4. Contains no hard deadline for implementation. As long as an insurer says it is making a “reasonable effort” toward meeting a goal, they may defer actually meeting it indefinitely.
5. There are no penalties if a company fails. After two years, the commissioner can acknowledge “progress” and no penalties will be imposed. The proposed regulation doesn’t meet the promise.
Ms. Balber basically said there are no teeth in Commissioner Lara’s proposed reforms and expressed Consumer Watchdog’s concern that the proposed changes will be ineffective.
Even proponents of the proposed legislation had some reservations, such as how to achieve 85% of the market share in two years.
Stephen Young, General Council for the Independent Insurance Agents and Brokers of California, said agents and brokers are “very skilled at assessing risk and pricing it.” To do so, “they need two things: adequate rates and timely rate decisions.” He added, “they have not gotten either one of those things in California for a very long time.” He thanked Commissioner Lara for “recognizing that the business of insuring property has been changed inexorably and permanently by these catastrophic wildfire exposures.” They support Commissioner Lara’s belief that insurers should resume writing and renewing policies, taking them out of the FAIR Plan. They also believe the 85% benchmark is too high however and affirm that one size does not fit all in the marketplace.

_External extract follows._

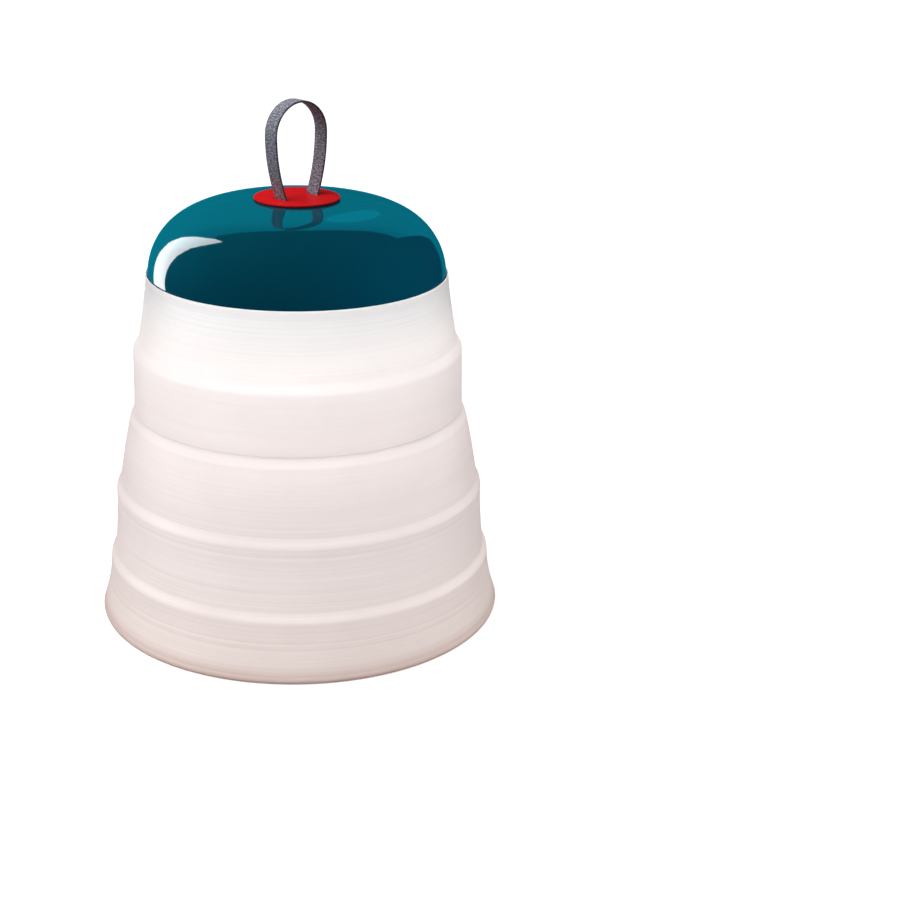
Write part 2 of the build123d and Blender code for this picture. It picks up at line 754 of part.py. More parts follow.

Napa County Supervisor Anne Cottrell said the Catastrophe Model makes sense. She added that consumers need access to their data from insurers. Models should include community-wide mitigation. Insurers should consult local fire authorities for current risk assessment of individual homes.
Anthony Manzo, the final speaker, made a plea for consideration of renters and condominium owners, who are among the most vulnerable residents of communities.
The good news: Commissioner Lara wants to return California FAIR Plan clients to the regular insurance market.
The bad news: Insurers don’t seem to want to play ball. There are no teeth in proposed policies to compel them, and they are reluctant to write more policies in California.